Elektronischer Rechtsverkehr auch im Asylrecht

Der Verwaltungsgerichtshof München weist in seinem Beschluss vom 24. Februar 2022 (Az. 15 ZB 22.30186) darauf hin, dass seit dem 1. Januar 2022 der elektronische Rechtsverkehr auch im Asylrecht Einzug gehalten hat. Anwaltlich vertretene Klägerinnen und Kläger müssen gemäß § 55d VwGO auf elektronischem Wege mit den Verwaltungsgerichten kommunizieren. Die Kommunikation per Telefax, wie im vorliegenden Verfahren, ist schlicht unzulässig und unwirksam.

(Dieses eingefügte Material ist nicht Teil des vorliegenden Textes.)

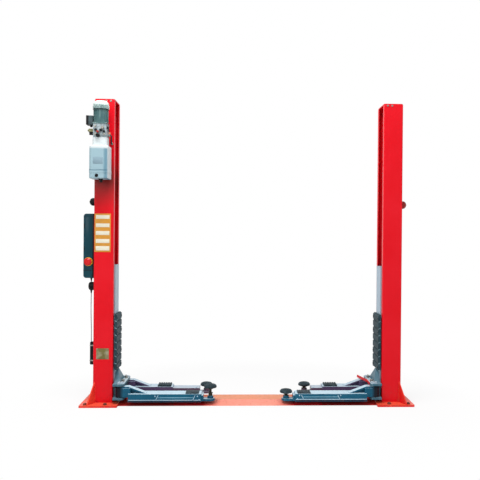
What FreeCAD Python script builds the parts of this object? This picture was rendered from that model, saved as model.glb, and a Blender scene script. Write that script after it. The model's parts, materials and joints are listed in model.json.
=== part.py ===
import FreeCAD, Part
import math
import os
import re
import Sketcher

# Two post car lift with a floor plate between its posts, a power unit high on the left post
# and four telescopic arms. Millimetres, +Z up, +Y away from the viewer, floor at Z 0.
# The origin lies on the floor midway between the posts, on their centre plane.
# Each post is drawn in a post frame: X 0 is the plane of its lips and +X points at the other post.
# The right post is the same drawing turned half round. An arm is drawn from its pivot along +X.
# A size that starts with "=" is worked out from others, so that the power unit hangs from the post's top.

SIZES = {
    # Posts
    "clear_width": 2510,
    "overall_height": 2824,
    "post_depth": 180,
    "post_width": 300,
    "post_sheet": 6,
    "post_lip": 50,
    "post_bend": 8,
    "top_plate_thick": 8,
    "top_plate_corner": 22,
    # Base plates, gussets and anchor holes
    "base_thick": 18,
    "base_half_width": 270,
    "base_inner_reach": 60,
    "base_outer_reach": 105,
    "base_corner": 12,
    "anchor_hole_radius": 10,
    "anchor_spacing_across": 180,
    "anchor_spacing_along": 450,
    "anchor_inner_inset": 55,
    "gusset_thick": 10.6,
    "gusset_root": 9,
    "gusset_spread": 37,
    "gusset_run": 100,
    "gusset_height": 189,
    "gusset_toe": 12,
    # Floor plate and its cover
    "tie_thick": 8,
    "tie_half_width": 100,
    "cover_height": 36,
    "cover_half_top": 95,
    "cover_half_foot": 201,
    "cover_sheet": 4,
    # Lifting cylinders and rams
    "cylinder_inset": 80,
    "cylinder_radius": 36,
    "cylinder_top": 1130,
    "cylinder_foot_radius": 48,
    "cylinder_foot_thick": 14,
    "gland_height": 34,
    "gland_radius": 40,
    "ram_radius": 24,
    "ram_foot": 70,
    "ram_head_length": 90,
    "sheave_radius": 40,
    "sheave_width": 26,
    "sheave_cheek": 8,
    "sheave_pin_radius": 9,
    "sheave_pin_proud": 1,
    "running_gap": 0.3,
    "overrun": 1,
    # Carriages
    "carriage_low": 50,
    "carriage_top": 1290,
    "carriage_face": 10,
    "carriage_half_width": 90,
    "carriage_wall": 10,
    "carriage_back": 140,
    "carriage_brim": 130,
    "slider_height": 120,
    "slider_end": 8,
    "slider_chamfer": 4,
    # Door guards
    "guard_low": 310,
    "guard_high": 835,
    "guard_half_width": 130,
    "guard_base": 15,
    "guard_rib": 9,
    "guard_rib_taper": 6,
    # Arm brackets
    "bracket_reach": 114,
    "bracket_half_width": 205,
    "bracket_corner": 42,
    "bracket_back_thick": 12,
    "bracket_back_half": 120,
    "bracket_back_top": 307,
    "bracket_plate": 20,
    "bracket_top": 200,
    "bracket_bottom": 53,
    "bracket_web": 12,
    "bracket_web_offset": 70,
    "bracket_web_reach": 104,
    "saddle_reach": 46,
    "saddle_peak": 10,
    "saddle_peak_half": 24,
    # Arm pivots and arm locks
    "pin_inset": 75,
    "pin_spread": 155,
    "pin_radius": 20,
    "pin_fit": 0.05,
    "pin_head_radius": 30,
    "pin_head_thick": 10,
    "pin_tail": 7,
    "lock_width": 46,
    "lock_shift": 12,
    "lock_depth": 10,
    "lock_web_gap": 2,
    "lock_height": 26,
    "lock_knob_radius": 14,
    "lock_knob_height": 22,
    "lock_stem_radius": 8,
    "release_bar_height": 24,
    "release_bar_rise": 2,
    "release_bar_thick": 6,
    "release_bar_foot_start": 20,
    "release_bar_foot_end": 150,
    "release_bar_swing": 56,
    "release_bar_end": 200,
    # Outer arms
    "arm_low": 42,
    "arm_height": 72,
    "arm_half_width": 75,
    "arm_wall": 6,
    "arm_start": 78,
    "front_tube_end": 747,
    "rear_tube_end": 457,
    "eye_radius": 46,
    "eye_gap": 5,
    "neck_half_width": 46,
    "neck_reach": 95,
    "neck_lap": 12,
    "gear_thick": 15,
    "gear_tooth": 6,
    "gear_bite": 2,
    "gear_root_half": 4.8,
    "gear_tip_half": 2.1,
    "gear_teeth": 24,
    "strut_half_width": 38,
    "strut_bite": 4,
    "strut_end": 240,
    "strut_foot": 36,
    "strut_web_half": 8,
    # Arm extensions
    "extension_half_width": 65,
    "extension_height": 52,
    "extension_wall": 5,
    "extension_gap": 0.3,
    "extension_back": 90,
    "tongue_gap": 6,
    "tongue_lap": 12,
    "tongue_thick": 20,
    "tongue_half_width": 42,
    "pad_offset": 81,
    "rear_left_out": 240,
    "rear_right_out": 91,
    "front_left_out": 0,
    "front_right_out": 0,
    # Lifting pads on double screws
    "socket_radius": 28,
    "socket_height": 44,
    "sleeve_radius": 18,
    "sleeve_collar_radius": 24,
    "sleeve_collar_thick": 3.5,
    "sleeve_foot": 1,
    "screw_radius": 12,
    "screw_foot": 2,
    "screw_step": 5,
    "dish_radius": 46,
    "dish_rise": 18,
    "dish_thick": 4,
    "pad_radius": 58,
    "pad_height": 30,
    "pad_skirt": 5,
    "pad_rim": 5,
    "pad_crown": 20,
    "pad_round": 6,
    "pad_crown_round": 30,
    "front_left_raise": 24,
    # Power unit on the left post
    "unit_inset": 103,
    "unit_axis_out": 100,
    "unit_standoff": 20,
    "unit_drop": 40,
    "fan_height": 80,
    "motor_height": 132,
    "valve_height": 124,
    "neck_height": 76,
    "tank_height": 297,
    "fan_top": "=overall_height - unit_drop",
    "motor_top": "=fan_top - fan_height",
    "valve_top": "=motor_top - motor_height",
    "neck_top": "=valve_top - valve_height",
    "tank_top": "=neck_top - neck_height",
    "tank_low": "=tank_top - tank_height",
    "unit_bracket_sheet": 8,
    "unit_bracket_rise": 20,
    "unit_seat_inset": 10,
    "tank_half_width": 85,
    "tank_depth": 185,
    "tank_round": 24,
    "tank_shoulder": 12,
    "tank_foot_round": 7,
    "neck_half": 66,
    "neck_half_depth": 60,
    "neck_round": 22,
    "valve_half_width": 60,
    "valve_depth": 140,
    "valve_chamfer": 5,
    "motor_radius": 62,
    "motor_fin": 5,
    "motor_fin_half": 1.7,
    "motor_fin_bite": 3,
    "motor_rim_low": 12,
    "motor_rim_top": 6,
    "motor_fin_count": 24,
    "fan_radius": 71,
    "fan_round": 40,
    "fan_slot_start": 16,
    "fan_slot_end": 42,
    "fan_slot_half": 3,
    "fan_slot_depth": 6,
    "fan_slot_count": 12,
    "terminal_reach": 59,
    "terminal_half_width": 40,
    "terminal_height": 83,
    "terminal_round": 5,
    "terminal_low": "=motor_top - terminal_drop",
    "terminal_drop": 141,
    "solenoid_height": 67,
    "solenoid_stem": 8,
    "solenoid_stem_radius": 8,
    "solenoid_coil": 40,
    "solenoid_radius": 17,
    "solenoid_nut": 9,
    "solenoid_nut_radius": 9,
    "solenoid_plug_half": 11,
    "solenoid_plug_inset": 6,
    "solenoid_plug_drop": 40,
    "lever_height": 92,
    "lever_setback": 20,
    "lever_hub_radius": 12,
    "lever_hub_length": 14,
    "lever_half_width": 4.5,
    "lever_half_thick": 4,
    "lever_run": 15,
    "lever_drop": 52,
    "lever_knob_radius": 9,
    "lever_knob_round": 4,
    "pipe_radius": 6,
    "pipe_out": 24,
    "pipe_rise": 32,
    "pipe_drop": 70,
    # Control box, cable, sensor hood, conduit and latch covers
    "control_low": 1168,
    "control_split": 1238,
    "control_top": 1766,
    "control_depth": 104,
    "control_half_width": 110,
    "control_round": 26,
    "control_edge": 5,
    "control_groove_half": 2,
    "control_groove_depth": 3,
    "stop_height": 1320,
    "stop_inset": 58,
    "stop_plate_radius": 40,
    "stop_plate_thick": 3,
    "stop_radius": 36,
    "stop_crown": 22,
    "stop_neck_radius": 18,
    "stop_neck": 20,
    "stop_shoulder": 28,
    "stop_reach": 40,
    "hood_radius": 39,
    "hood_gap": 38,
    "hood_height": "=control_low - hood_gap - hood_radius",
    "hood_reach": 62,
    "hood_round": 20,
    "conduit_low": 359,
    "conduit_top": 571,
    "conduit_out": 46,
    "conduit_round": 12,
    "conduit_half_width": 17,
    "cable_radius": 4,
    "cable_out": 39,
    "cable_side": -60,
    "latch_radius": 37,
    "latch_gap": 77,
    "latch_height": "=control_top + latch_gap + latch_radius",
    "latch_out": 70,
    "latch_round": 32,
}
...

Vermischtes vom Bundesverwaltungsgericht

Das Bundesverwaltungsgericht hat in vier weiteren Verfahren (Beschlüsse vom 7. Dezember 2021, Az. 1 B 71.21, 1 B 74.21, 1 B 78.21, Beschluss vom 11. Januar 2022, Az. 1 B 81.21) die Revision zur Klärung der Frage zugelassen, welche Anforderungen an die Annahme einer „starken Vermutung“ für eine Verknüpfung zwischen der Verweigerung des Militärdienstes mit einem der in Art. 10 der Qualifikations-Richtlinie 2011/95/EU genannten Verfolgungsgründe, sowie deren Widerlegung, zu stellen sind. In zwei Verfahren, in denen es ebenfalls um die Relevanz von Wehrdienstentziehung für die Zuerkennung der Flüchtlingseigenschaft ging, hat das BVerwG mit Beschlüssen vom 22. Dezember 2021 (Az. 1 B 70.21) und vom 4. Januar 2022 (Az. 1 B 40.21) Nichtzulassungsbeschwerden zurückgewiesen.